Good way of looking at it, but again, it depends on application, in my case yes, I'm looking for as much reasonably attainable exhaust volume to help offset the the smaller duration. Better/more top-end flow, and probably still a "satisfactory" (to me) bottom-end and decent mid-range.

 

Actually, Figure 9 from the paper shows these better.

 

This is a great photo too, I do like Fig. 24 because it actually shows the function of the inserts acting as a medium to transfer heat to the exhaust manifold. Fig. 9 does give you a better overall idea of the inserts in general though.
Thx Nemesis.

 

There is no way that that insert isn't designed to lessen heat transfer to the iron and hense the coolant. That small air gap allows more heat to be expelled into the exhaust and evens out the instantaneous pulse temps that the iron and the opposite rotor would see if it wasn't there.

I can't see how there will be a viable option with that removed completely...

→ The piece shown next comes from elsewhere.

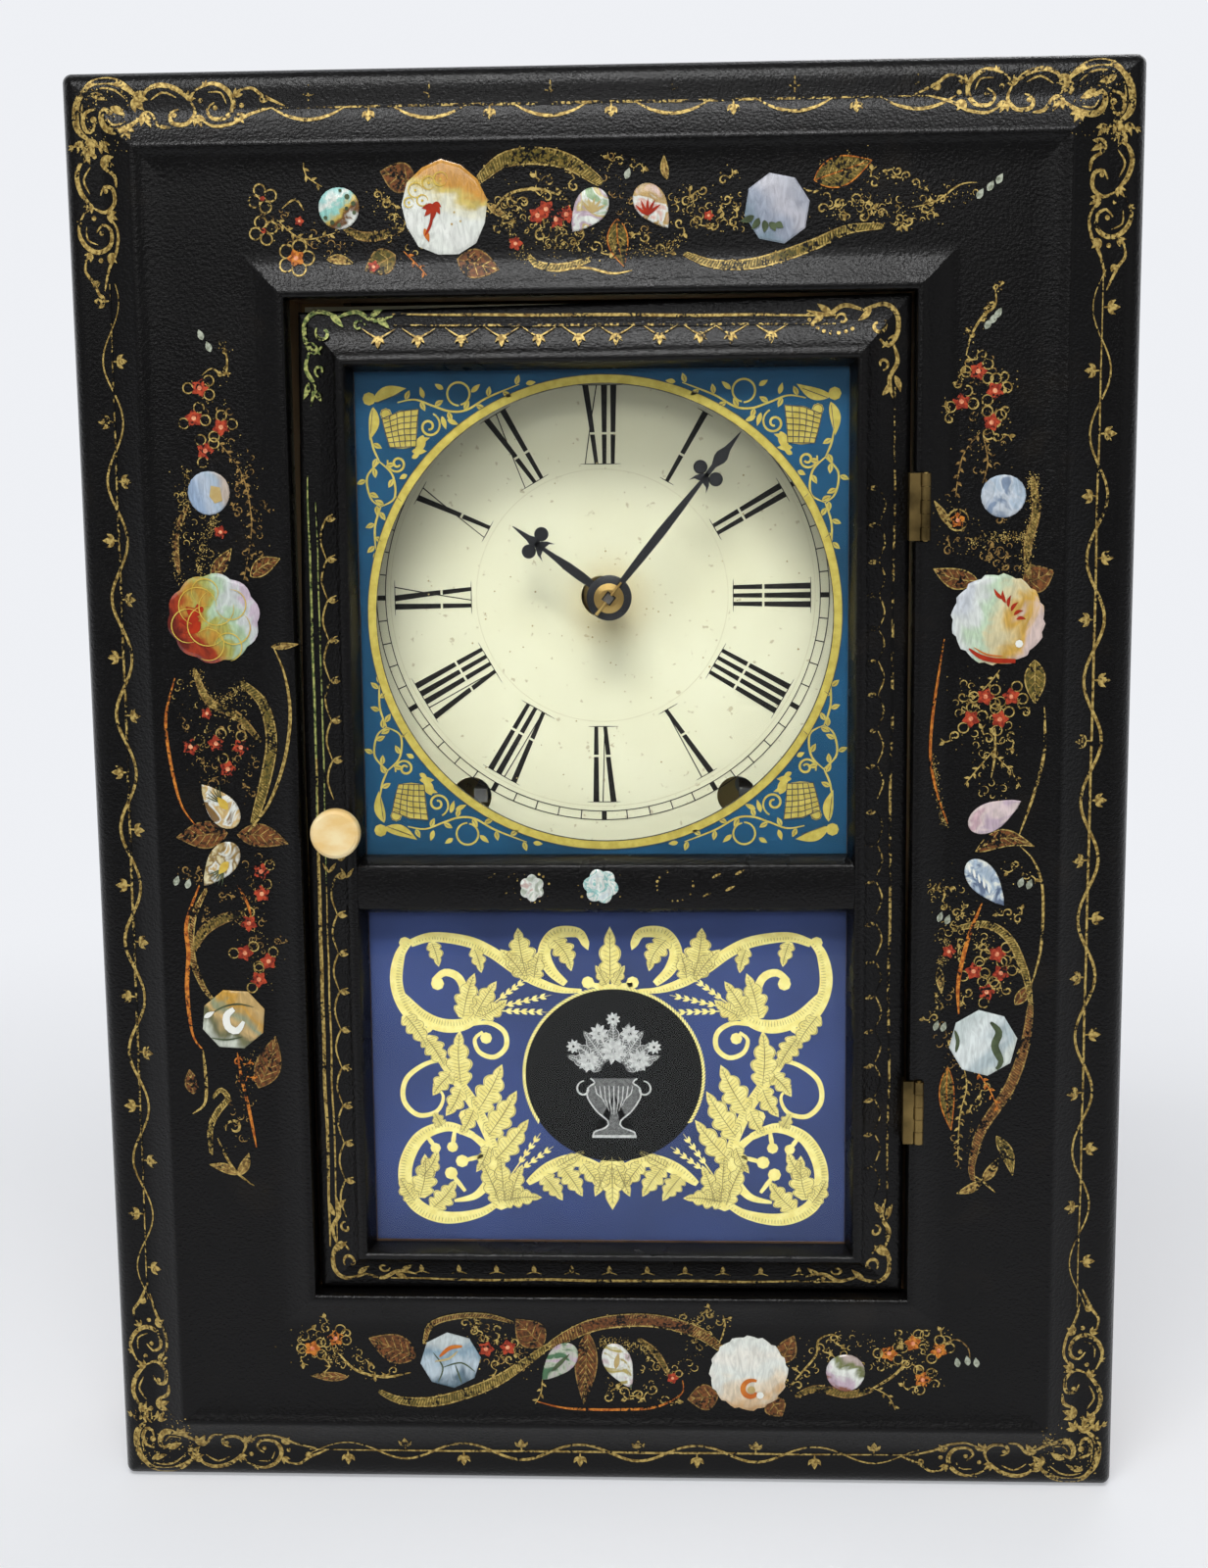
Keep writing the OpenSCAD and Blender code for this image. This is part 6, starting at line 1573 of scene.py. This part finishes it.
def make_upper_painting():
    box = (-77, 77, 206.5, 359.5)
    glass_layer("spandrel_ground", teal, GROUND_H, (RING, RING_R - 1.2), box)
    ring = glass_paint("spandrel_ring", glass_gold, MOTIF_H)
    ring.stroke(circle(RING, RING_R - RING_WIDTH / 2, 160, True), RING_WIDTH, 1, 1)
    edge = glass_paint("ring_lines", engraved, LINE_H)
    for r, w in ((RING_R, 0.22), (RING_R - RING_WIDTH, 0.3)):
        edge.stroke(circle(RING, r, 160, True), w, 1, 1)
    motif = glass_paint("spandrel_gold", glass_gold, MOTIF_H)
    for sx in (-1, 1):
        for z, sz in ((UPPER_Z1 - 1.4, -1), (MID_Z1 + 1.0, 1)):
            spandrel(motif, edge, mirrored((sx * GLASS_X, z), -sx, sz))
    for paint in (ring, edge, motif):
        paint.build()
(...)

I wish someone had data for the flow volumes through the 2 exhaust ports...I would thingk more goes to the outside ports,,,and much less through the center ports.

 

You're right, its design is two-fold, to lessen heat transfer AND act as a medium to transfer heat to the manifold for "improving catalyst's conversion capability", but remember what I said earlier?
I agree that combustion gases are most likely taking the path of least resistance toward the outer ports as well because their overall volume (in the runner itself) is much larger, less restrictive. So the idea is to remove the restrictive center sleeve and just weld a plate to the center port of the exhaust manifold that protrudes into the center exhaust port so it now serves as the divider. The port now has much more volume and can now flow more of the overall combustion gases from the chamber.